Richardson, who is also on the board of transport company Linfox, said the floods highlighted problems in supply chains, particularly in the Kimberley region.

Flood damage to the rail line that links the country meant freight to the Northern Territory had to go via road through New South Wales and Queensland. Richardson said transport companies were aware of bottlenecks that could cause supply chain issues.

"There is one particular point in South Australia where you can essentially cripple north-south rail links and east-west rail links all at one go," he said.

"Why in the hell the government doesn't sort that out in five minutes is beyond me. And I think that's more important than thinking of a sovereign supply chain in global terms."

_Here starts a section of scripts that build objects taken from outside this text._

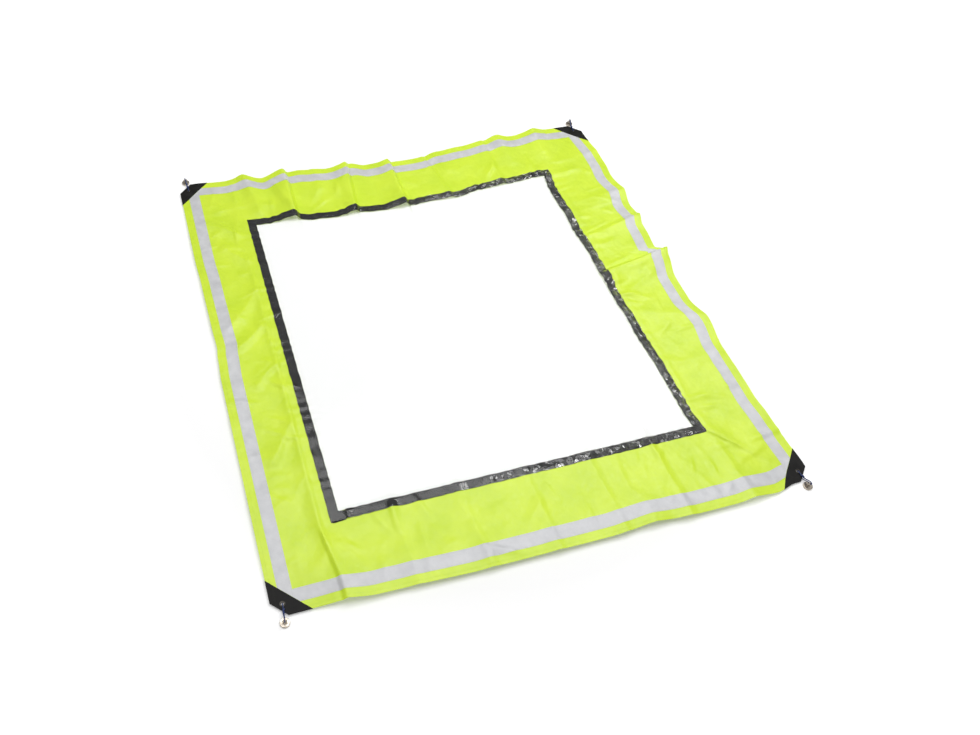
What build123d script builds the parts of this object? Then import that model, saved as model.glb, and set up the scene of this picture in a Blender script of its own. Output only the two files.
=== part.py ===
"""Casualty protection sheet: a square hi-vis cover with a clear window and a magnet on a cord at each corner.

It lies flat with its magnets on the floor. The origin is on the floor under the sheet's middle,
+X is to the right, +Y to the back and +Z up. The sheet is cut at its middle fold, x = 0, because
its right half folds over its left half there.
"""

import os
from math import cos, pi, radians, sin, tan

from build123d import *

os.makedirs("parts", exist_ok=True)

# Driving dimensions, in millimetres.
sheet_width = 2150.0        # left to right
sheet_depth = 2240.0        # front to back
border_width = 300.0        # hi-vis cloth seen between the sheet's edge and the window band
band_width = 38.0           # webbing band round the window
tape_width = 50.0           # retroreflective tape
tape_inset = 36.0           # sheet edge to tape
patch_leg = 140.0           # corner patch, along each edge from the uncut corner
tip_cut = 55.0              # the corner's tip is cut off this far along each edge
eyelet_inset = 42.0         # eyelet centre from each edge
half_gap = 0.5              # each half stops this far short of the middle fold

# Thicknesses and heights of the layers, from the floor up.
underside_height = 6.5      # the cord's lower strand passes under the corner
patch_thickness = 0.9
panel_thickness = 0.6
tape_thickness = 0.35
band_thickness = 1.0
film_thickness = 0.5

# Eyelet.
eyelet_bore = 5.5           # radii
barrel_radius = 6.6
flange_radius = 10.5
flange_thickness = 1.2
washer_thickness = 1.0

# Pot magnet with its eye bolt.
tether_reach = 65.0         # eyelet centre to magnet centre
tether_angle = 5.0          # degrees outward from the straight front or back direction
pot_radius = 18.0
pot_height = 8.0
pot_wall = 2.6
magnet_thickness = 5.0
boss_radius = 6.5
boss_height = 2.0
thread_radius = 3.0
ring_radius = 7.5           # eye's ring, to the middle of its wire
ring_wire = 2.0

# Cord.
cord_radius = 2.0
knot_radius = 4.4
knot_length = 11.0
knot_reach = 28.0           # eyelet centre to knot centre
knot_height = 15.4

# Worked out from the driving dimensions.
half_width = sheet_width / 2
half_depth = sheet_depth / 2
panel_height = underside_height + patch_thickness
face_height = panel_height + panel_thickness
film_height = face_height + band_thickness
top_height = face_height + patch_thickness
window_edge = border_width + band_width
tape_edge = tape_inset + tape_width
ring_height = pot_height + boss_height + ring_radius + ring_wire
wire_height = ring_height + ring_radius
ring_turn = ring_wire + cord_radius + 1.5
strand_low = cord_radius + 0.2
strand_high = top_height + flange_thickness + cord_radius + 1.1

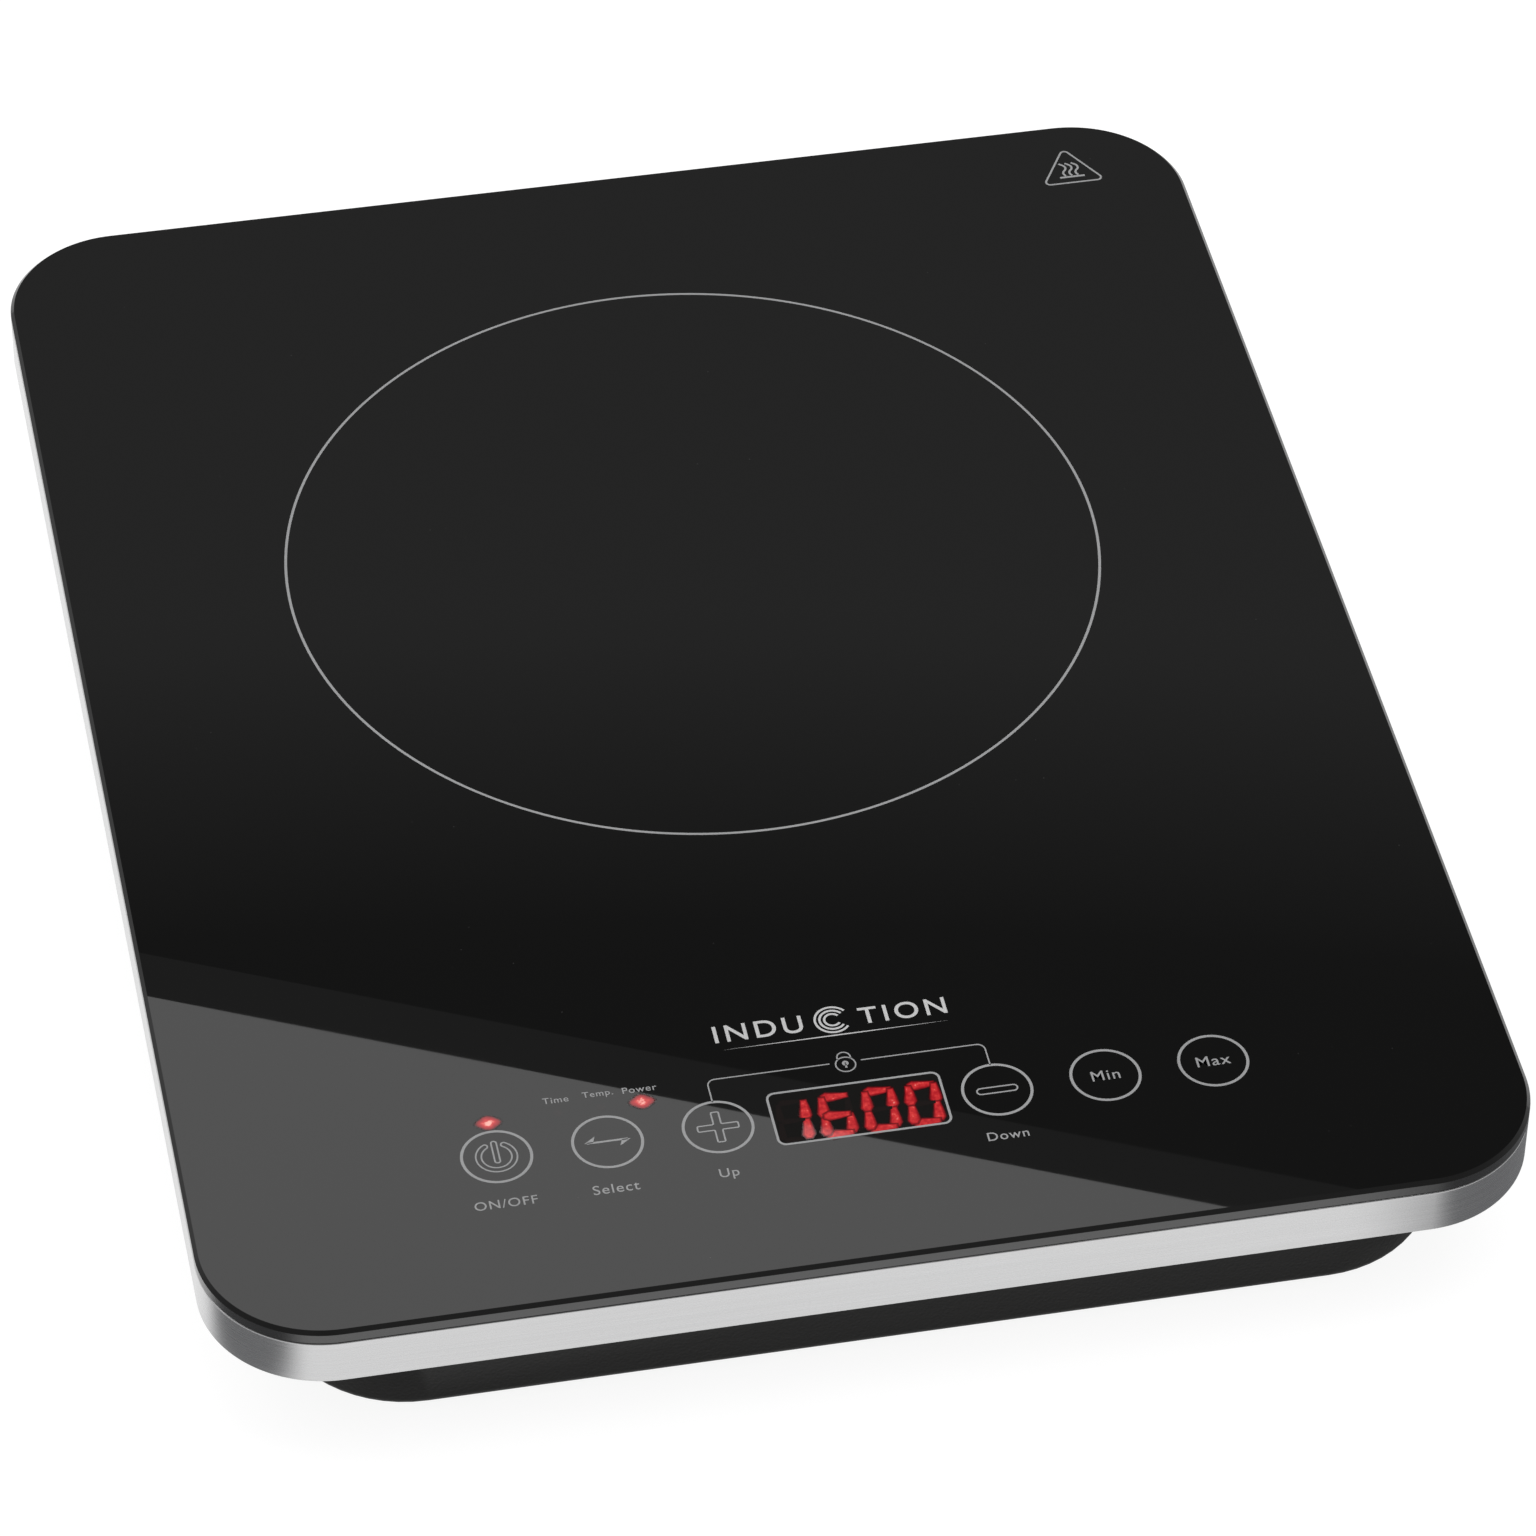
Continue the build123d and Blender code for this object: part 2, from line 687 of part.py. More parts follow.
# ---- write every node ----
nodes = {
    "glass_plate": glass_plate,
    "glass_adhesive": glass_adhesive,
    "upper_frame": upper_frame,
    "trim_band": trim_band,
    "lower_housing": lower_housing,
    "rating_label": rating_label,
    "housing_screws": housing_screws,
    "cord_gland": cord_gland,
    "mica_sheet": mica_sheet,
    "coil_winding": coil_winding,
    "coil_former": coil_former,
    "ferrite_bars": ferrite_bars,
    "coil_springs": coil_springs,
    "coil_screws": coil_screws,
    "temperature_sensor": temperature_sensor,
    "sensor_holder": sensor_holder,
    "sensor_lead": sensor_lead,
    "coil_leads": coil_leads,
    "fan_frame": fan_frame,
    "fan_impeller": fan_impeller,
    "fan_magnet": fan_magnet,
    "fan_shaft": fan_shaft,
    "fan_bearing": fan_bearing,
    "fan_stator_core": fan_stator_core,
    "fan_windings": fan_windings,
    "fan_circuit_board": fan_circuit_board,
    "fan_screws": fan_screws,
    "fan_lead": fan_lead,
    "power_board": power_board,
    "power_board_screws": power_board_screws,
    "heatsink": heatsink,
    "choke_core": choke_core,
    "choke_winding": choke_winding,
    "electrolytic_capacitors": electrolytic_capacitors,
    "fuse": fuse,
    "transformer_core": transformer_core,
    "transformer_winding": transformer_winding,
    "buzzer": buzzer,
    "coil_terminals": coil_terminals,
    "mains_terminals": mains_terminals,
    "board_connectors": board_connectors,
    "ribbon_cable": ribbon_cable,
    "control_tray": control_tray,
    "control_board": control_board,
    "control_board_screws": control_board_screws,
    "display_module": display_module,
    "indicator_leds": indicator_leds,
    "touch_springs": touch_springs,
    "microcontroller": microcontroller,
}
for name, make in nodes.items():
    save(name, make())

save("power_transistor", power_package(heatsink_x - 10))
save("bridge_rectifier", power_package(heatsink_x + 10))
save("dc_link_capacitor", film_capacitor(60.0, -90.0, 31, 13, 20))
save("resonant_capacitor", film_capacitor(62.0, -68.0, 31, 18, 20))
save("filter_capacitor", film_capacitor(64.0, -49.0, 18, 8, 14))
for row, y in (("front", -foot_y), ("rear", foot_y)):
    for side, x in (("left", -foot_x), ("right", foot_x)):
        save(f"foot_{row}_{side}", rubber_foot(x, y))
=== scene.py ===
# %% [markdown]
# # A portable induction hob
# The real object is a slab of black glass-ceramic on an aluminium band and a moulded base. The
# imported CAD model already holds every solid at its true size, so this file gives it its looks:
# smooth edges, printed markings, a lit display, and a surface for each material inside and out.

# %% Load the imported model
import json
from math import acos, ceil, cos, pi, radians, sin, sqrt

import bmesh
import bpy
from mathutils import Matrix, Quaternion, Vector

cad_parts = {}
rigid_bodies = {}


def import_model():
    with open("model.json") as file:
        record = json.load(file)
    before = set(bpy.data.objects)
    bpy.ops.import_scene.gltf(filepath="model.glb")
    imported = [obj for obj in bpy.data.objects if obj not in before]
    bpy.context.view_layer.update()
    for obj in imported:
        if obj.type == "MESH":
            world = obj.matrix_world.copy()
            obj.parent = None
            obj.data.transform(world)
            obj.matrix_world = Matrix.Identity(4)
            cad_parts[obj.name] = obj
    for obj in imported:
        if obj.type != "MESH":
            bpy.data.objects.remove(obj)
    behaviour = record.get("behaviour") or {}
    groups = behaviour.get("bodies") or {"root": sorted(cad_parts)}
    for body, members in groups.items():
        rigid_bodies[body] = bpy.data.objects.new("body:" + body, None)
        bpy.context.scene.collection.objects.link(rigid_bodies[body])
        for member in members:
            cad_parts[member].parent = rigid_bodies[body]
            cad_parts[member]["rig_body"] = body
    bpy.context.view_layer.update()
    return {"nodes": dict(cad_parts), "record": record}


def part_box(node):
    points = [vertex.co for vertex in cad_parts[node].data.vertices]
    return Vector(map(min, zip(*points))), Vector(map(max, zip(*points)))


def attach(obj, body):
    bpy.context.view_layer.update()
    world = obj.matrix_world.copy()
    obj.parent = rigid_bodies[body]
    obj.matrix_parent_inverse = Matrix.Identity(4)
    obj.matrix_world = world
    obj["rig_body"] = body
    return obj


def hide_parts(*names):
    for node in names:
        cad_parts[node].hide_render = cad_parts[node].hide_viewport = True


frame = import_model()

mm = 0.001
micron = 0.000001
nodes = frame["nodes"]
scene = bpy.context.scene
glass_low, glass_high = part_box("glass_plate")
glass_top = glass_high.z
print("CAD nodes:", len(nodes), "glass top at", round(glass_top / mm, 2), "mm")

# %% [markdown]
# ## Camera
# A long lens far away keeps the slab's edges almost parallel, as a catalogue picture does. The
# camera is aimed at a point on the glass, then rolled a little about its own view line. Its eye and
# its aim are raised together, which slides the object down in the picture.

# %% Camera
view_shift = Vector((0, 0, 0.26 * mm))
eye = Vector((-0.2406, -1.1762, 1.1376)) + view_shift
aim = Vector((0.0027, -0.0310, glass_top)) + view_shift
roll = Quaternion((0, 0, 1), radians(1.04))
lens = bpy.data.cameras.new("studio_camera")
lens.lens = 173.1
lens.sensor_width = 36.0
camera = bpy.data.objects.new("studio_camera", lens)
camera.rotation_mode = "QUATERNION"
camera.location = eye
camera.rotation_quaternion = (aim - eye).to_track_quat("-Z", "Y") @ roll
scene.collection.objects.link(camera)
scene.camera = camera
print("camera is", round((aim - eye).length, 3), "m from the glass")

# %% [markdown]
# ## Node helpers
# Most of a material is nodes joined by links. These helpers place one node each and take either a
# number or another node's output for every input, so a material reads from top to bottom.


# %% Node helpers
def wire(tree, kind, settings=None, **inputs):
    """Places a node. Each input is named with underscores for spaces."""
    node = tree.nodes.new("ShaderNode" + kind)
    for key, value in (settings or {}).items():
        setattr(node, key, value)
    for key, value in inputs.items():
        feed(tree, node.inputs[key.replace("_", " ")], value)
    return node


def feed(tree, socket, value):
    """Joins another node's output to an input, or stores a plain value on it."""
    if isinstance(value, bpy.types.NodeSocket):
        tree.links.new(value, socket)
    else:
        socket.default_value = value


def combine(tree, operation, first, second):
    """One step of arithmetic on two values."""
    node = wire(tree, "Math", {"operation": operation})
    feed(tree, node.inputs[0], first)
    feed(tree, node.inputs[1], second)
    return node.outputs[0]


def spread(tree, value, low, high, start=0.0, end=1.0):
    """Carries the range from start to end over to low to high."""
    node = wire(tree, "MapRange", Value=value, From_Min=start, From_Max=end, To_Min=low, To_Max=high)
    return node.outputs["Result"]


def on_vectors(tree, operation, first, second):
    """One step of arithmetic on two vectors."""
    node = wire(tree, "VectorMath", {"operation": operation})
    feed(tree, node.inputs[0], first)
    feed(tree, node.inputs[1], second)
    return node.outputs[0]


def length_of(tree, vector):
    return wire(tree, "VectorMath", {"operation": "LENGTH"}, Vector=vector).outputs["Value"]


def raised(tree, height, depth):
    """The normal of a face on which a height of 1 stands depth metres above a height of 0."""
    return wire(tree, "Bump", Strength=1.0, Distance=depth, Height=height).outputs["Normal"]


def mix_colors(tree, factor, first, second, blend="MIX"):
    """The first colour, with the second laid over it as far as factor says."""
    node = wire(tree, "Mix", {"data_type": "RGBA", "blend_type": blend})
    for index, value in ((0, factor), (6, first), (7, second)):
        feed(tree, node.inputs[index], value)
    return node.outputs[2]


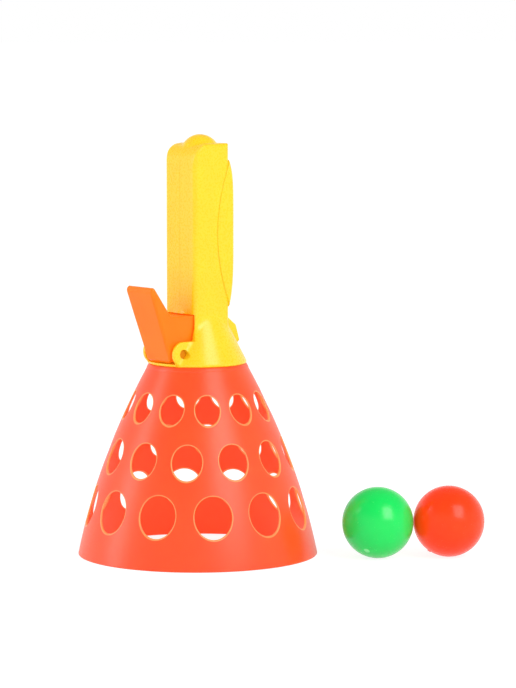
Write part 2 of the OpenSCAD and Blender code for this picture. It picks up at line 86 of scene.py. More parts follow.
# Handle: column, flange and skirt, brow and dome, palm swell, thumb fin.
HALF_X = 12.4
HALF_Y = 14.2
EDGE_R = 3.2
WALL = 1.6
FLANGE_R = 27.5
FLANGE_TOP = 109.5
SKIRT_TOP = 141.0
SKIRT_TOP_R = 11.4
SKIRT_FILLET = 1.2
TOP = 231.5
BROW_R = 11.0
BROW_EDGE_R = 0.9
BROW_FADE = 3.0
TOP_EDGE_R = 2.4
BACK_EDGE_R = 1.0
FLANGE_EDGE_R = 0.7
DOME_X = 2.0
DOME_R = 11.09
DOME_RISE = 4.9
DOME_ROOT = 6.0
DOME_FILLET = 0.5
DOME_Z = TOP + DOME_RISE - DOME_R
SWELL_Z = 181.0
SWELL_HALF = 41.5
SWELL_BULGE = 3.3
SWELL_REACH = 9.1
SWELL_PROUD = 0.8
SWELL_PAST = 1.5
SWELL_BLUNT_TOP = 6
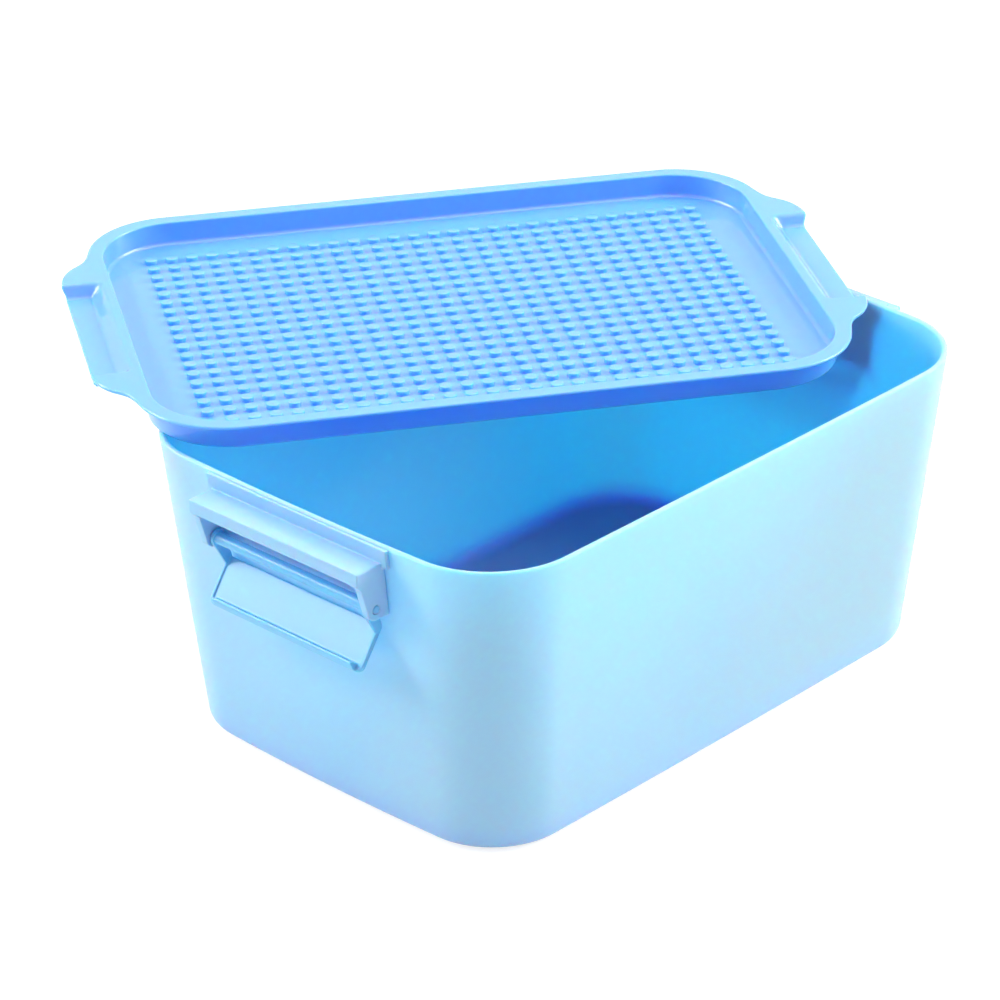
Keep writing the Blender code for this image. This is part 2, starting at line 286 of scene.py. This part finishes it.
def moulded(name, shapes, soften_steps, keep_share):
    """Merge overlapping shapes into one moulding with softened edges, by a fine remesh."""
    whole = bmesh.new()
    for shape in shapes:
        bmesh.ops.recalc_face_normals(shape, faces=shape.faces)
        part = bpy.data.meshes.new("part")
        shape.to_mesh(part)
        shape.free()
        whole.from_mesh(part)
        bpy.data.meshes.remove(part)
    mesh = bpy.data.meshes.new(name)
    whole.to_mesh(mesh)
    whole.free()
    piece = bpy.data.objects.new(name, mesh)
    bpy.context.scene.collection.objects.link(piece)
    piece.data.transform(Matrix.Scale(1 / millimetre, 4))
    remesh = piece.modifiers.new("remesh", "REMESH")
    remesh.mode = "VOXEL"
    remesh.voxel_size = voxel
    soften = piece.modifiers.new("soften", "SMOOTH")
    soften.factor = 0.5
    soften.iterations = soften_steps
    thin = piece.modifiers.new("thin", "DECIMATE")
    thin.ratio = keep_share
    apply_modifiers(piece)
    piece.data.transform(Matrix.Scale(millimetre, 4))
    piece.data.shade_smooth()
    return piece


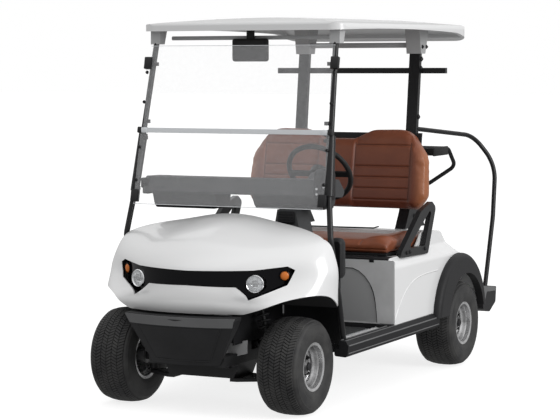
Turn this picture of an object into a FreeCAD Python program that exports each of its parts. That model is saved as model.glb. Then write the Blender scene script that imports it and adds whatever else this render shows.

In January last year, flooding affected the railway lines in South Australia, disrupting food deliveries to the Northern Territory and Western Australia. The defence force had to drop 20 tonnes of food and supplies to Coober Pedy.

Many supermarket shelves in the east Kimberley remain empty this week due to flood-affected roads.

The agriculture minister, Murray Watt, told the conference the Australian farm sector was often forced to confront issues "months or sometimes years before the rest of the nation".

Watt said ad hoc temporary injections of funding left Australian farmers exposed to a growing risk of biosecurity outbreaks, chronic underinvestment in training and skills shortages across the sector.

"Denial of climate change has left farmers vulnerable to extreme weather and left our international markets asking tough questions about our production standards," he said.

"Running down our manufacturing industry has left us reliant on expensive inputs like fertiliser coming in from overseas. All of these problems, we could have seen coming."